The Morgan-Granger-Newbold (MGN) test is based on auxiliary variables: \(u_{1,t+h} = e_{t+h,i}-e_{t+h,j}\) and \(u_{2,t+h} = e_{t+h,i}+e_{t+h,j}\). It follows that: \[E(u_{1,t+h},u_{2,t+h}) = MSFE(i,t+h)-MSFE(j,t+h).\] Thus, the hypothesis of interest is equivalent to testing whether the two auxiliary variables are correlated.

The MGN test statistic is: \[\frac{r}{\sqrt{(P-1)^{-1}(1-r^2)}}\sim t_{P-1},\] where \(t_{P-1}\) is a Student t distribution with \(P-1\) degrees of freedom, \(P\) is the number of out-of-sample forecasts, and \[r=\frac{\sum_{t=R}^{T-h}{u_{1,t+h}u_{2,t+h}}}{\sqrt{\sum_{t=R}^{T-h}{u_{1,t+h}^2}\sum_{t=R}^{T-h}{u_{2,t+h}^2}}}\]

The MGN test relies on the assumption that forecast errors (of the forecasts to be compared) are unbiased, normally distributed, and uncorrelated (with each other).

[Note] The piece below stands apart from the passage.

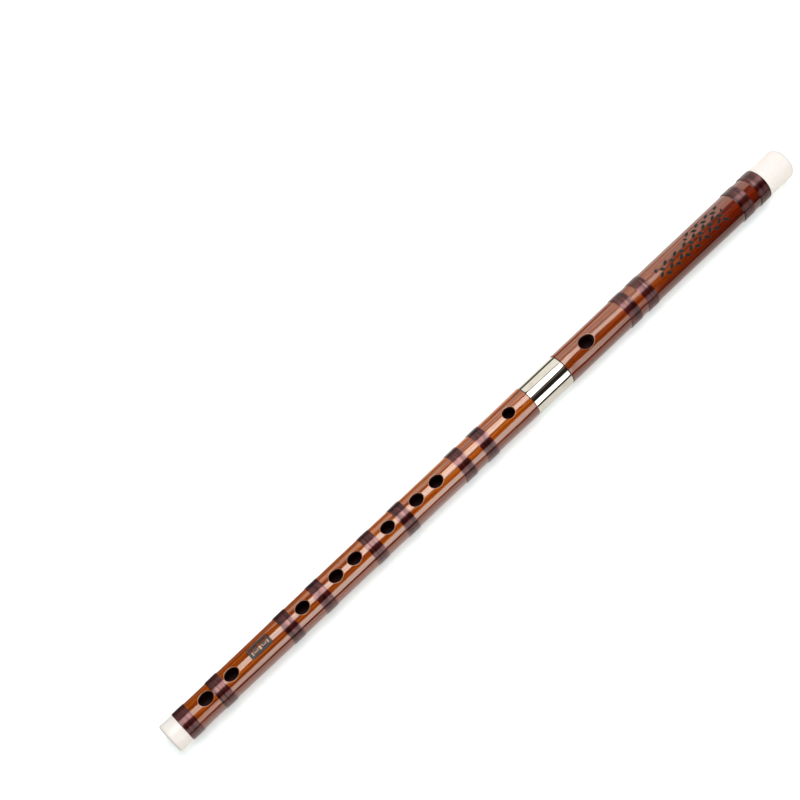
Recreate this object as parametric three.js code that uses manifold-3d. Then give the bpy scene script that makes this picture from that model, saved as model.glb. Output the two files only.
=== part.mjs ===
// Transverse bamboo flute in two sections, joined by a metal tuning joint. Millimetres, +Z up.
// The flute lies with its finger holes facing up, its foot end at -X and its head end at +X.
// Every piece is turned about the flute's axis, and places along it are counted from the
// foot end of the bamboo. The origin is under the middle of the flute, on the rest surface.

import * as THREE from "three";
import { mergeVertices } from "three/addons/utils/BufferGeometryUtils.js";
import Module from "manifold-3d";

const wasm = await Module();
wasm.setup();

// Air column and lengths of the two bamboo sections
const boreDiameter = 15.0;
const footSectionLength = 298.1;
const headSectionLength = 187.0;

// Metal tuning joint, from the bore outwards
const tenonWall = 1.4;
const slideWall = 0.8;
const socketWall = 1.2;
const socketLength = 31.0;
const headTenonLength = 11.0;
const slideEndGap = 0.4;
const engagedAtFullDraw = 4.5;
const socketEdgeRound = 0.45;
const tenonChamfer = 0.4;

// How far the bamboo stands over the joint's socket, and how it tapers from there
const footStandOff = 0.05;
const headStandOff = 0.25;
const footTaper = 0.95;
const headSwell = 0.1;
const bambooEdgeChamfer = 0.2;

// End caps: an open ring at the foot and a closed plug at the head
const footCapLength = 10.6;
const footCapFlare = 0.3;
const footCapRound = 1.6;
const footSpigotWall = 1.2;
const footSpigotLength = 8.0;
const headCapLength = 23.6;
const headCapRound = 3.2;
const headSpigotLength = 12.0;
const capSetBack = 0.1;

// Cork that closes the bore just past the blow hole
const stopperLength = 18.0;
const stopperFromBlowHole = 3.5;
const stopperSqueeze = 0.05;

// Tone holes: length along the flute, width across it
const fingerHole = { length: 9.6, width: 7.8 };
const endHole = { length: 9.9, width: 8.3 };
const membraneHole = { length: 9.0, width: 6.9 };
const blowHole = { length: 11.1, width: 9.2 };
const backHole = { length: 8.6, width: 7.4 };
const blowHoleFromMouth = 21.7;
const holeBevel = 0.35;
const bevelDepth = 0.5;

// Turn of each hole row about the flute: the head section is set a little towards the player
const frontTurn = 0;
const backTurn = Math.PI;
const blowHoleTurn = THREE.MathUtils.degToRad(5.5);

// Places of the holes along the foot section, foot end first
const fingerHoleShares = [0.3418, 0.4368, 0.4904, 0.5857, 0.6699, 0.7276];
const frontEndHoleShares = [0.0728, 0.1432];
const backEndHoleShares = [0.201, 0.255];
const membraneHoleShare = 0.9436;

// Thread bindings: bands of lacquered thread whose outer layer winds as one ridge
const bindingWidth = 9.3;
const bindingRim = 0.2;
const threadStand = 0.42;
const ridgeDepth = 0.16;
const footBindingShares = [0.1075, 0.2979, 0.3895, 0.5382, 0.6271, 0.7974, 0.8625];
const headBindingShares = [0.3155, 0.4005, 0.8898];

// Clearances: glued faces, turning or sliding faces, and the seats at the joint's shoulders
const glueLine = 0.05;
const slideClearance = 0.05;
const seatGap = 0.05;
const cutOverrun = 2.0;

// Counts of facets
const turnedSides = 48;
const holeSides = 24;
const windingSides = 24;
const windingTurns = 5;
const arcSteps = 2;

// Radii and places that follow from the sizes above
const boreRadius = boreDiameter / 2;
const footTenonRadius = boreRadius + tenonWall;
const slideInnerRadius = footTenonRadius + glueLine;
const slideRadius = slideInnerRadius + slideWall;
const socketInnerRadius = slideRadius + slideClearance;
const socketRadius = socketInnerRadius + socketWall;
const headTenonRadius = socketInnerRadius - slideClearance;
const footShoulderRadius = socketRadius + footStandOff;
const footEndRadius = footShoulderRadius - footTaper;
const headMouthRadius = socketRadius + headStandOff;
const headEndRadius = headMouthRadius + headSwell;
const footSpigotRadius = boreRadius + footSpigotWall;
const headMouth = footSectionLength + socketLength + 2 * seatGap;
const headEnd = headMouth + headSectionLength;
const slideLength = socketLength - headTenonLength - slideEndGap;
const drawRange = slideLength - engagedAtFullDraw;
const blowHoleCentre = headMouth + blowHoleFromMouth;
const overallStart = -glueLine - footCapLength;
const overallEnd = headEnd + glueLine + headCapLength;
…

These are rather strict assumptions that are, often, violated in empirical applications.

The Diebold-Mariano (DM) test, put forward by Diebold and Mariano (1995), relaxes the aforementioned requirements on the forecast errors. The DM test statistic is: \[\frac{\bar{d}_h}{\sqrt{\sigma_d^2/P}} \sim N(0,1),\] where \(\bar{d}_h=P^{-1}\sum_{t=R}^{T-h} d(e_{t+h,ij})\), and where \(P=T-R-h+1\) is the total number of forecasts generated using a rolling or recursive window scheme, for example.

A modified version of the DM statistic, due to Harvey, Leybourne, and Newbold (1997), addresses the finite sample properties of the test, so that: \[\sqrt{\frac{P+1-2h+P^{-1}h(h-1)}{P}}DM\sim t_{P-1},\] where \(t_{P-1}\) is a Student t distribution with \(P-1\) degrees of freedom.

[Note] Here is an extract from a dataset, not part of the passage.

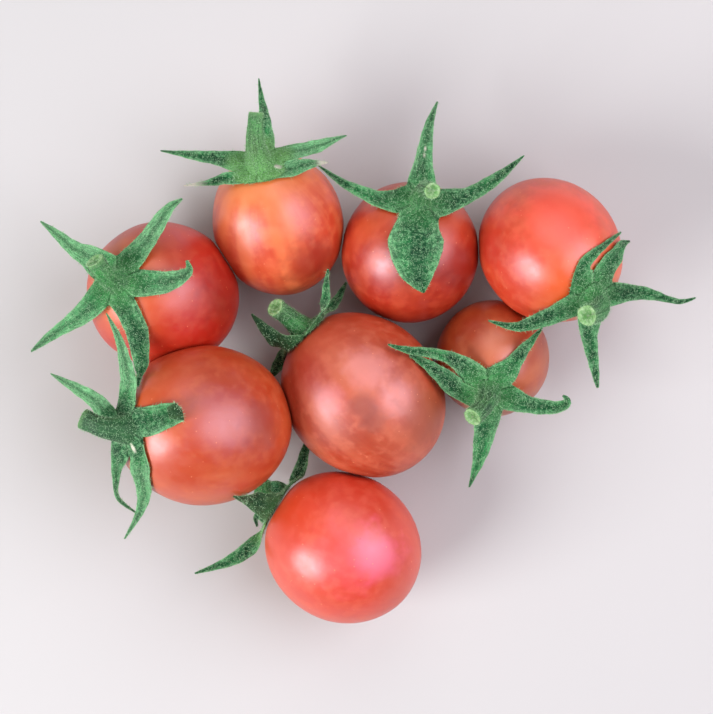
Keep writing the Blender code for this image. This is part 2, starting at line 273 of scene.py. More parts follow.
fruitShape = {
    "rows": 72,             # from the stem end to the blossom end
    "columns": 96,
    "dimpleDepth": 0.9,     # hollow under the calyx
    "dimpleRadius": 3.5,
    "lobes": 5,
    "lobeDepth": 0.012,     # as a fraction of the radius
    "unevenness": 0.10,     # soft dents and swells
    "unevenScale": 0.13,    # how many to the millimetre
    "onTable": 0.2,         # a fruit whose CAD is this low rests on the table
    "pressedFlat": 0.3,     # and loses this much there
    "contactGap": 0.16,     # left between two fruits that press on each other
    "contactSoftness": 0.6,
}


def dimple(radius):
    return fruitShape["dimpleDepth"] * math.exp(-((radius / fruitShape["dimpleRadius"]) ** 2))


def awayFrom(point, other):
    # How far a point is from another fruit's skin, below zero inside it.
    offset = point - other["middle"]
    along = offset.dot(other["axis"])
    across = (offset - other["axis"] * along).length
    length, width = other["halfLength"], other["halfWidth"]
    ratio = math.hypot(along / length, across / width)
    return (ratio - 1.0) * ratio / math.hypot(along / length ** 2, across / width ** 2)


def pressedIn(point, tomato):
    # Two fruits that touch flatten each other by equal amounts.
    soft = fruitShape["contactSoftness"]
    inward = (tomato["middle"] - point).normalized()
    for other in tomatoes.values():
        if other is not tomato:
            depth = fruitShape["contactGap"] - awayFrom(point, other)
            if depth > -soft:
                depth = depth if depth > soft else (depth + soft) ** 2 / (4 * soft)
                point = point + inward * depth / 2
    return point


def makeFruit(place, tomato, material):
    rows, columns = fruitShape["rows"], fruitShape["columns"]
    length, width = tomato["halfLength"], tomato["halfWidth"]
    middle, axis = tomato["middle"], tomato["axis"]
    across = up.cross(axis).normalized()
    along = across.cross(axis)
    phase = middle.x + middle.y
    shape = bmesh.new()
    fromStem = shape.verts.layers.float.new("fromStem")
    skinWay = shape.verts.layers.float_vector.new("skinWay")

    def addPoint(row, column):
        angle, turn = math.pi * row / rows, 2 * math.pi * column / columns
        shoulder = math.sin(angle) * max(0.0, math.cos(angle)) * 2.0
        lobe = math.cos(fruitShape["lobes"] * turn + phase) * fruitShape["lobeDepth"] * shoulder
        radius = width * math.sin(angle) * (1.0 + lobe)
        height = length * math.cos(angle) - (dimple(radius) if angle < math.pi / 2 else 0.0)
        outward = along * math.cos(turn) + across * math.sin(turn)
        point = outward * radius + axis * height
        swell = noise.noise(point * fruitShape["unevenScale"] + middle) * fruitShape["unevenness"]
        point = pressedIn(middle + point * (1.0 + swell / width), tomato)
        point.z = max(point.z, 0.0)
        vertex = shape.verts.new(point * mm)
        vertex[fromStem] = row / rows
        vertex[skinWay] = (math.cos(turn), math.sin(turn), math.cos(angle))
        return vertex

    rings = [[addPoint(row, column) for column in range(columns)] for row in range(1, rows)]
    stemEnd, blossomEnd = addPoint(0, 0), addPoint(rows, 0)
    fillRings(shape, rings, stemEnd, blossomEnd)
    return finishPiece("tomato_" + place, shape, material, "fruit_" + place)


def fillRings(shape, rings, first, last=None):
    # Faces from ring to ring, with a vertex to close the first ring and perhaps one for the last.
    count = len(rings[0])
    for j in range(count):
        k = (j + 1) % count
        shape.faces.new((first, rings[0][j], rings[0][k]))
        if last is not None:
            shape.faces.new((rings[-1][j], last, rings[-1][k]))
        for a, b in zip(rings, rings[1:]):
            shape.faces.new((a[j], b[j], b[k], a[k]))


def toMesh(shape, name, *finishes):
    mesh = bpy.data.meshes.new(name)
    shape.to_mesh(mesh)
    shape.free()
    mesh.shade_smooth()
    for material in finishes:
        mesh.materials.append(material)
    return mesh


def finishPiece(name, shape, material, node):
    bmesh.ops.recalc_face_normals(shape, faces=shape.faces)
    return placePiece(name, toMesh(shape, name, material), node)


def addObject(name, data):
    thing = bpy.data.objects.new(name, data)
    bpy.context.scene.collection.objects.link(thing)
    return thing


def placePiece(name, mesh, node):
    piece = addObject(name, mesh)
    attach(piece, "root")
    if node:
        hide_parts(node)
    return piece


def plainMesh(source, name):
    # The shown shape of an object as a mesh of its own; the object itself goes.
    bpy.context.view_layer.update()
    shown = source.evaluated_get(bpy.context.evaluated_depsgraph_get())
    mesh = bpy.data.meshes.new_from_object(shown)
    mesh.name = name
    old = source.data
    bpy.data.objects.remove(source)
    bpy.data.meshes.remove(old)
    return mesh


def throughPoints(points, steps):
    # A smooth line through points, each a list of numbers, with steps between one and the next.
    ends = [[2 * a - b for a, b in zip(points[0], points[1])]] + points
    ends.append([2 * a - b for a, b in zip(points[-1], points[-2])])
    line = []
    for p, q, r, s in zip(ends, ends[1:], ends[2:], ends[3:]):
        for step in range(steps):
            t = step / steps
            line.append([0.5 * (2 * b + (c - a) * t + (2 * a - 5 * b + 4 * c - d) * t * t
                                + (3 * b - a - 3 * c + d) * t ** 3) for a, b, c, d in zip(p, q, r, s)])
    line.append(list(points[-1]))
    return line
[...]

In practice, the test of equal predictive ability can be applied within the framework of a regression model as follows: \[d_{t+h} = \delta + \upsilon_{t+h}\;~~t = R,\ldots,T-h,\] where \(d_{t+h} \equiv d(e_{t+h,ij})\). The null of equal predictive ability is equivalent of testing \(H_0: \delta = 0\) in the OLS setting. Moreover, because \(d_{t+h}\) may be serially correlated, autocorrelation consistent standard errors should be used for inference.

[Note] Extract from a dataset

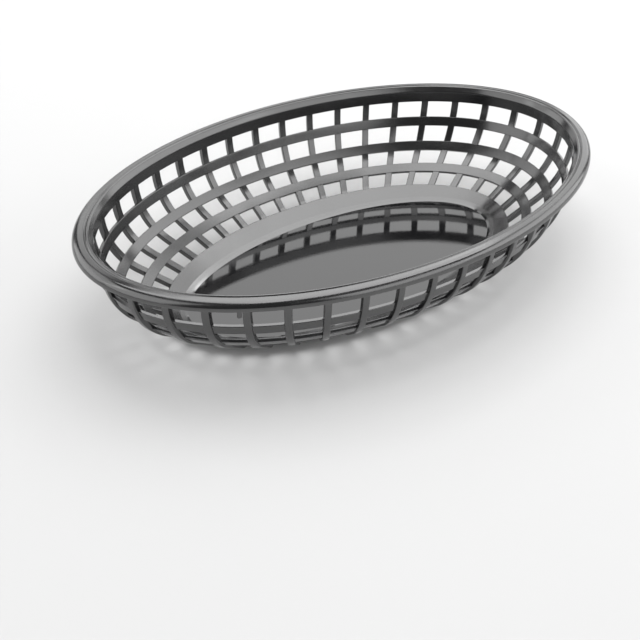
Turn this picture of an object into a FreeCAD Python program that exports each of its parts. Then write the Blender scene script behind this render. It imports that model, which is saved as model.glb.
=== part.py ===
"""An oval fast food basket, moulded in one piece from one material.

A rolled rim, an open wall of upright ribs and level hoops, and a smooth pan with a flat floor.
The ribs stand proud outside and the hoops lie inside, so the gaps between them are windows.
Millimetres, +Z up, +X along the basket, with the origin in the middle of the floor's underside.
"""
import FreeCAD, Part
import math
import os

# The oval of the rim, the height, and how far the wall runs in from the rim's edge to the floor
LENGTH = 238.0
WIDTH = 146.0
HEIGHT = 44.5
END_RUN = 39.8
SIDE_RUN = 34.7

# Rim: a band rolled over the top of the wall, with a short skirt outside
RIM_BREADTH = 8.2
RIM_ROUND = 2.6
SHOULDER_RUN = 2.0
SHOULDER_DROP = 2.3
SKIRT_DEPTH = 3.8
RIM_THICKNESS = 1.6

# Wall: upright below the rim, then a curve that runs into a straight flank
WALL_THICKNESS = 1.5
UPRIGHT_DEPTH = 5.2
BOWL_RADIUS = 30.0
SIDE_FULLNESS = 0.9176

# Pan: the closed foot of the wall and the floor
FLOOR_THICKNESS = 1.6
FLOOR_ROUND_RISE = 0.9
FLOOR_ROUND_RUN = 3.2

# Lattice, measured down the wall from the top of the rim
TOP_BAND = 7.3
HOOP_BREADTHS = (4.3, 4.6, 5.0)
FLANK_BAND = 6.2
RIB_COUNT = 40
RIB_BREADTH = 3.0
RIB_STANDS_OUT = 0.8
RIB_SET_BACK = 0.6
RIB_BENDS = 4

# Moulding tab that hangs from the skirt, at its angle round the oval
TAB_ANGLE = 222.5
TAB_BREADTH = 1.6
TAB_DEPTH = 1.1
TAB_HANG = 2.6


class Station:
    """One level of the wall's inner face: its inset at the ends, its height and its lean."""

    def __init__(self, inset, z, lean):
        self.inset = inset
        self.z = z
        self.lean = lean

    def oval(self, outward=0.0):
        """Give the half length, half width and height, moved square to the wall by outward."""
        grow = outward * math.cos(self.lean)
        half_length, half_width = rim_oval(self.inset)
        return half_length + grow, half_width + grow, self.z - outward * math.sin(self.lean)


def rim_oval(inset, grow=0.0):
    """Half length and half width of the oval that lies inset from the rim's outer edge.

    The sides run in less than the ends, and a little less again than the floor's own share.
    """
    side_inset = inset * SIDE_FULLNESS * SIDE_RUN / END_RUN
    return LENGTH / 2 - inset + grow, WIDTH / 2 - side_inset + grow


def floor_oval(shrink=0.0):
    """Half length and half width of the oval where the flank meets the floor's round."""
    return LENGTH / 2 - END_RUN - shrink, WIDTH / 2 - SIDE_RUN - shrink


def crease_height():
    """Height of the line where the flank meets the floor's round."""
    return FLOOR_THICKNESS + FLOOR_ROUND_RISE


def flank_geometry():
    """Lean of the flank and its length, for a flank that leaves the bowl's curve at a tangent."""
    across = END_RUN - RIM_BREADTH - BOWL_RADIUS
    down = HEIGHT - UPRIGHT_DEPTH - crease_height()
    reach = math.hypot(across, down)
    length = math.sqrt(reach ** 2 - BOWL_RADIUS ** 2)
    lean = math.atan2(across, down) + math.atan2(BOWL_RADIUS, length)
    return lean, length


def wall_length():
    """Length down the wall's inner face, from the top of the rim to the floor's round."""
    lean, length = flank_geometry()
    return UPRIGHT_DEPTH + BOWL_RADIUS * lean + length


def station(distance):
    """The wall's inner face at a distance down it from the top of the rim."""
    lean, _ = flank_geometry()
    angle = min(max(distance - UPRIGHT_DEPTH, 0.0) / BOWL_RADIUS, lean)
    straight = max(distance - UPRIGHT_DEPTH - BOWL_RADIUS * lean, 0.0)
    upright = min(distance, UPRIGHT_DEPTH)
    inset = RIM_BREADTH + BOWL_RADIUS * (1 - math.cos(angle)) + straight * math.sin(angle)
    drop = upright + BOWL_RADIUS * math.sin(angle) + straight * math.cos(angle)
    return Station(inset, HEIGHT - drop, angle)


def window_rows():
    """Top and bottom distance of each row of windows, all of one height."""
    rows = len(HOOP_BREADTHS) + 1
    height = (wall_length() - TOP_BAND - FLANK_BAND - sum(HOOP_BREADTHS)) / rows
    tops = [TOP_BAND + row * height + sum(HOOP_BREADTHS[:row]) for row in range(rows)]
    return [(top, top + height) for top in tops]


def oval_edge(half_length, half_width, z):
    """A level ellipse that starts on the +X axis."""
    centre = FreeCAD.Vector(0, 0, z)
    return Part.Ellipse(centre, half_length, half_width).toShape()


def closed_solid(faces):
    """Join faces that meet edge to edge into one solid that faces outwards."""
    shell = Part.makeShell(faces)
    shell.sewShape()
    solid = Part.Solid(shell)
    if solid.Volume < 0:
        solid.reverse()
    return solid


def oval_ring(section):
    """A solid ring whose section is a closed run of (half length, half width, z) levels."""
    edges = [oval_edge(*level) for level in section]
    return closed_solid([Part.makeRuledSurface(a, b) for a, b in zip(edges, edges[1:] + edges[:1])])


def rim_and_top_band():
    """The rolled rim and the plain band above the first windows, as one ring."""
    first_window = station(TOP_BAND)
    outer_round = [
        (*rim_oval(RIM_ROUND * (1 - math.cos(a))), HEIGHT - RIM_ROUND * (1 - math.sin(a)))
        for a in map(math.radians, (90, 45, 0))
    ]
    skirt_foot = HEIGHT - SKIRT_DEPTH
    ceiling = HEIGHT - RIM_THICKNESS
    return oval_ring(
        [
            first_window.oval(),
            (*rim_oval(RIM_BREADTH), HEIGHT - SHOULDER_DROP),
            (*rim_oval(RIM_BREADTH - SHOULDER_RUN), HEIGHT),
        ]
        + outer_round
        + [
            (*rim_oval(0.0), skirt_foot),
            (*rim_oval(0.0, -RIM_THICKNESS), skirt_foot),
            (*rim_oval(0.0, -RIM_THICKNESS), ceiling),
            (*rim_oval(RIM_BREADTH, WALL_THICKNESS), ceiling),
            first_window.oval(WALL_THICKNESS),
        ]
    )


def hoops():
    """The level hoops between the rows of windows."""
    rows = window_rows()
    rings = []
    for above, below in zip(rows, rows[1:]):
        top, bottom = station(above[1]), station(below[0])
        levels = [top.oval(), bottom.oval(), bottom.oval(WALL_THICKNESS), top.oval(WALL_THICKNESS)]
        rings.append(oval_ring(levels))
    return rings


def pan():
    """The closed flank below the last windows, the round and the flat floor, as one solid."""
    lean, _ = flank_geometry()
    top = station(window_rows()[-1][1])
    foot_shrink = crease_height() * math.tan(lean) - WALL_THICKNESS / math.cos(lean)
    levels = [
        (*floor_oval(foot_shrink), 0.0),
        top.oval(WALL_THICKNESS),
        top.oval(),
        (*floor_oval(), crease_height()),
        (*floor_oval(FLOOR_ROUND_RUN), FLOOR_THICKNESS),
    ]
    edges = [oval_edge(*level) for level in levels]
    bands = [Part.makeRuledSurface(a, b) for a, b in zip(edges, edges[1:])]
    caps = [Part.Face(Part.Wire(edges[0])), Part.Face(Part.Wire(edges[-1]))]
    return closed_solid(bands + caps)


def rib_angles():
    """Angle round the oval of each rib, with the ribs an equal distance apart along the rim."""
    points = oval_edge(LENGTH / 2, WIDTH / 2, 0.0).discretize(Number=RIB_COUNT + 1)[:RIB_COUNT]
    return [math.atan2(p.y / WIDTH, p.x / LENGTH) for p in points]


def run_to_oval(start, inward, half_length, half_width):
    """Distance from start along inward to the oval, both given in plan."""
    a = (inward.x / half_length) ** 2 + (inward.y / half_width) ** 2
    b = start.x * inward.x / half_length ** 2 + start.y * inward.y / half_width ** 2
    c = (start.x / half_length) ** 2 + (start.y / half_width) ** 2 - 1
    return (-b - math.sqrt(b * b - a * c)) / a


def offset_line(points, distance):
    """Move an open run of (across, up) points square to itself, to its outer and lower side."""
    moved = []
    for i, (across, up) in enumerate(points):
        before, after = points[max(i - 1, 0)], points[min(i + 1, len(points) - 1)]
        run, rise = after[0] - before[0], after[1] - before[1]
        length = math.hypot(run, rise)
        moved.append((across + distance * rise / length, up - distance * run / length))
    return moved


def ended_at_floor(points):
    """End a falling run of (across, up) points at the level of the floor's underside."""
    (x0, z0), (x1, z1) = points[-2:]
    return points[:-1] + [(x0 + (x1 - x0) * z0 / (z0 - z1), 0.0)]


def outer_bends():
    """Distances down the wall where a rib's outer face bends: even steps round the bowl's curve."""
    lean, _ = flank_geometry()
    return [UPRIGHT_DEPTH + BOWL_RADIUS * lean * step / RIB_BENDS for step in range(RIB_BENDS + 1)]


def inner_bends():
    """Distances down the wall where a rib's inner face bends: under the rim and behind each hoop."""
    rows = window_rows()
    return [UPRIGHT_DEPTH] + [(above[1] + below[0]) / 2 for above, below in zip(rows, rows[1:])]


def wall_line(start, inward, distances):
    """The wall's inner face in an upright plane, down to the pan's crease, as (inward, up) points."""
    in_pan = window_rows()[-1][1] + WALL_THICKNESS
    ovals = [station(distance).oval() for distance in distances + [in_pan]]
    ovals.append((*floor_oval(), crease_height()))
    return [(run_to_oval(start, inward, a, b), z) for a, b, z in ovals]


def rib_profile(start, inward):
    """Outline of a rib in its upright plane, as (inward, up) points from the rim's edge."""
    inner = offset_line(wall_line(start, inward, inner_bends()), RIB_SET_BACK)
    outer = offset_line(wall_line(start, inward, outer_bends()), WALL_THICKNESS + RIB_STANDS_OUT)
    top = HEIGHT - RIM_THICKNESS * 3 / 4
    within_wall = inner[0][0] - RIB_STANDS_OUT / 2
    return (
        [(outer[0][0], top)]
        + ended_at_floor(outer)
        + [(inner[-1][0] + FLOOR_ROUND_RUN, 0.0)]
        + inner[::-1]
        + [(within_wall, HEIGHT - RIM_THICKNESS), (outer[0][0] + RIB_STANDS_OUT / 2, top)]
    )


def rib(angle):
    """One rib: an upright bar that follows the wall from under the rim to the pan's foot."""
    x, y = LENGTH / 2 * math.cos(angle), WIDTH / 2 * math.sin(angle)
    floor_half_length, floor_half_width = floor_oval()
    start = FreeCAD.Vector(x, y, 0)
    foot = FreeCAD.Vector(floor_half_length * math.cos(angle), floor_half_width * math.sin(angle), 0)
    inward = (foot - start).normalize()
    square = FreeCAD.Vector(-inward.y, inward.x, 0)
    half_length, half_width, _ = station(wall_length() / 2).oval()
    along_wall = FreeCAD.Vector(half_length * math.sin(angle), -half_width * math.cos(angle), 0)
    across = along_wall * (RIB_BREADTH / along_wall.dot(square))
    corner = start - across / 2
    points = [corner + inward * run + FreeCAD.Vector(0, 0, z) for run, z in rib_profile(start, inward)]
    return Part.Face(Part.makePolygon(points + points[:1])).extrude(across)


def tab():
    """The small moulding tab under the skirt."""
    angle = math.radians(TAB_ANGLE)
    x, y = LENGTH / 2 * math.cos(angle), WIDTH / 2 * math.sin(angle)
    outward = math.atan2(y / WIDTH ** 2, x / LENGTH ** 2)
    seat = RIM_THICKNESS / 2
    block = Part.makeBox(TAB_DEPTH, TAB_BREADTH, TAB_HANG + seat)
    block.translate(FreeCAD.Vector(-TAB_DEPTH - (RIM_THICKNESS - TAB_DEPTH) / 2, -TAB_BREADTH / 2, 0))
    block.rotate(FreeCAD.Vector(0, 0, 0), FreeCAD.Vector(0, 0, 1), math.degrees(outward))
    block.translate(FreeCAD.Vector(x, y, HEIGHT - SKIRT_DEPTH - TAB_HANG))
    return block


def basket():
    """Fuse the rim, hoops, pan, ribs and tab into one solid, with faces in one plane merged."""
    pieces = hoops() + [pan(), tab()] + [rib(angle) for angle in rib_angles()]
    return rim_and_top_band().multiFuse(pieces).removeSplitter().Solids[0]


os.makedirs("parts", exist_ok=True)
basket().exportStep("parts/basket.step")
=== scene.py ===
"""The looks of an oval fast food basket, moulded in one piece from glossy black plastic.

The basket is one finished mesh: a rolled rim and a pan lofted through ovals, and a lattice of hoops
and ribs that Geometry Nodes lay on the wall. A pale studio, its lights and the camera come last.
All lengths are in metres, in the frame of the solid model.
"""
import logging
import math
from collections.abc import Iterable, Sequence
from dataclasses import dataclass
from enum import Enum
from typing import Any

import bmesh
import bpy
from mathutils import Matrix, Vector


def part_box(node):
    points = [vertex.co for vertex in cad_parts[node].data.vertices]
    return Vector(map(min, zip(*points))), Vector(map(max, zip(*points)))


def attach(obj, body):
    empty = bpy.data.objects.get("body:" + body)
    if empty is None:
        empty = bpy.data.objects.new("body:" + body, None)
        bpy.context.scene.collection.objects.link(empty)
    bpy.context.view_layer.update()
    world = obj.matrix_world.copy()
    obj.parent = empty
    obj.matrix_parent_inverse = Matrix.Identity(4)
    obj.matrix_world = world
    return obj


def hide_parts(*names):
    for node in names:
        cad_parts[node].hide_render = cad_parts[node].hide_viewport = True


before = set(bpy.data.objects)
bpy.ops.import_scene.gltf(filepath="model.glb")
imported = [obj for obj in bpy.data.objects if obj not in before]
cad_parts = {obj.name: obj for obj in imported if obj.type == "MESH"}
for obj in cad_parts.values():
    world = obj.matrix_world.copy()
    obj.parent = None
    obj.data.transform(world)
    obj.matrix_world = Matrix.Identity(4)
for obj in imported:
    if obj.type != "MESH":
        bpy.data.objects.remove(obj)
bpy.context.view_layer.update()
LOG = logging.getLogger("basket")
MM = 0.001
RING_SEGMENTS = 320
ROUND_STEP = math.radians(9)
ROUND_SHARE = 0.98


class Node(str, Enum):
    """Names shared with the solid model and its record."""

    BASKET = "basket"
    BODY = "root"
    SLOT = "black_polypropylene"


class Field(str, Enum):
    """Named attributes that carry a point's place on the wall through the node trees."""

    ANGLE = "angle"
    DISTANCE = "distance"
    OUTWARD = "outward"
    ACROSS = "across"
    BREADTH = "breadth"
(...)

Two methods for generating multi-step-ahead forecasts from autoregressions, for example, are the iterated and direct methods. Each has advantages and disadvantages, and when the model is mis-specified, which more often than not tends to be the case, either of the two methods can yield more accurate forecasts. We will examine this using the U.S. year-on-year monthly inflation data.

The foregoing figure illustrates the forecasts, obtained from iterated and direct multi-step forecasting methods. We examine the relative out-of-sample forecast accuracy of the two methods by regressing the loss differential \(d_t=e_{t,d}^2-e_{t,i}^2\) on a constant, where \(t=R+h,\ldots,T\), and where the subscripts \(d\) and \(i\) indicate the direct and iterated multi-step forecasting method, respectively. In this example, as it turns out, we are unable to reject the null hypothesis of equal forecast accuracy as the DM test statistic happens to be -1.18.